Exercise task >> Reproduce the following material exactly, including every line.

## begin Information shown

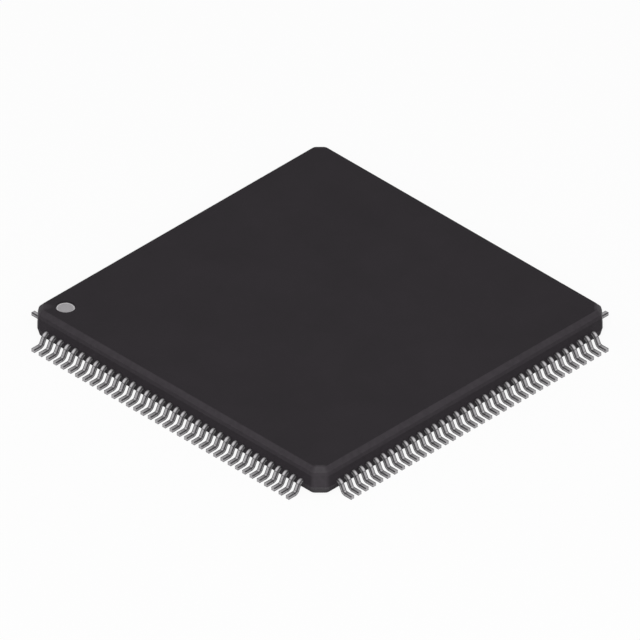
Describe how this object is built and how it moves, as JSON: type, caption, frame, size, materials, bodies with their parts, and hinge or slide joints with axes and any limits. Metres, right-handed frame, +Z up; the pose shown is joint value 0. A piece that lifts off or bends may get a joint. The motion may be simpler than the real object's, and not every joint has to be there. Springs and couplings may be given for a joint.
{
  "type": "digital signal processor",
  "caption": "Low-profile quad flat package: a thin square moulded body with bevelled edges and cut corners, gull-wing leads along every side and a round mark in one corner.",
  "frame": {"origin": "middle of the package, on the plane on which the soles of its leads stand", "axes": "+Z up from the board through the flat top; X and Y square to the sides, with the round mark for lead 1 in the corner at -X and +Y"},
  "size_m": [0.022, 0.022, 0.0016],
  "materials": {
    "mould_compound": "matte",
    "mark_ink": "matte",
    "tin_plate": "satin",
    "copper_alloy": "satin",
    "silver_epoxy": "satin",
    "silicon": "polished",
    "gold": "polished"
  },
  "bodies": {
    "root": {"moulded_body": "mould_compound", "lead_1_mark": "mark_ink", "leads_1_to_36": "tin_plate", "leads_37_to_72": "tin_plate", "leads_73_to_108": "tin_plate", "leads_109_to_144": "tin_plate", "die_paddle": "copper_alloy", "die_adhesive": "silver_epoxy", "silicon_die": "silicon", "bond_wires_1_to_36": "gold", "bond_wires_37_to_72": "gold", "bond_wires_73_to_108": "gold", "bond_wires_109_to_144": "gold"}
  },
  "joints": []
}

## end Information shown

Solution for this exercise >>
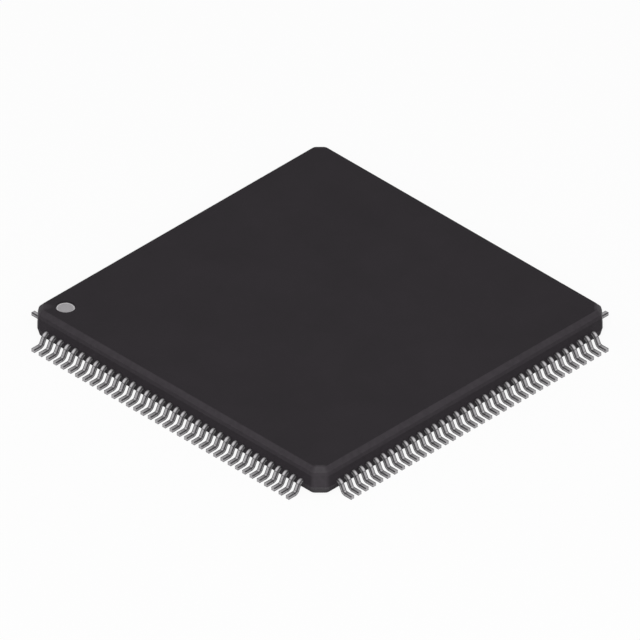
Describe how this object is built and how it moves, as JSON: type, caption, frame, size, materials, bodies with their parts, and hinge or slide joints with axes and any limits. Metres, right-handed frame, +Z up; the pose shown is joint value 0. A piece that lifts off or bends may get a joint. The motion may be simpler than the real object's, and not every joint has to be there. Springs and couplings may be given for a joint.
{
  "type": "digital signal processor",
  "caption": "Low-profile quad flat package: a thin square moulded body with bevelled edges and cut corners, gull-wing leads along every side and a round mark in one corner.",
  "frame": {"origin": "middle of the package, on the plane on which the soles of its leads stand", "axes": "+Z up from the board through the flat top; X and Y square to the sides, with the round mark for lead 1 in the corner at -X and +Y"},
  "size_m": [0.022, 0.022, 0.0016],
  "materials": {
    "mould_compound": "matte",
    "mark_ink": "matte",
    "tin_plate": "satin",
    "copper_alloy": "satin",
    "silver_epoxy": "satin",
    "silicon": "polished",
    "gold": "polished"
  },
  "bodies": {
    "root": {"moulded_body": "mould_compound", "lead_1_mark": "mark_ink", "leads_1_to_36": "tin_plate", "leads_37_to_72": "tin_plate", "leads_73_to_108": "tin_plate", "leads_109_to_144": "tin_plate", "die_paddle": "copper_alloy", "die_adhesive": "silver_epoxy", "silicon_die": "silicon", "bond_wires_1_to_36": "gold", "bond_wires_37_to_72": "gold", "bond_wires_73_to_108": "gold", "bond_wires_109_to_144": "gold"}
  },
  "joints": []
}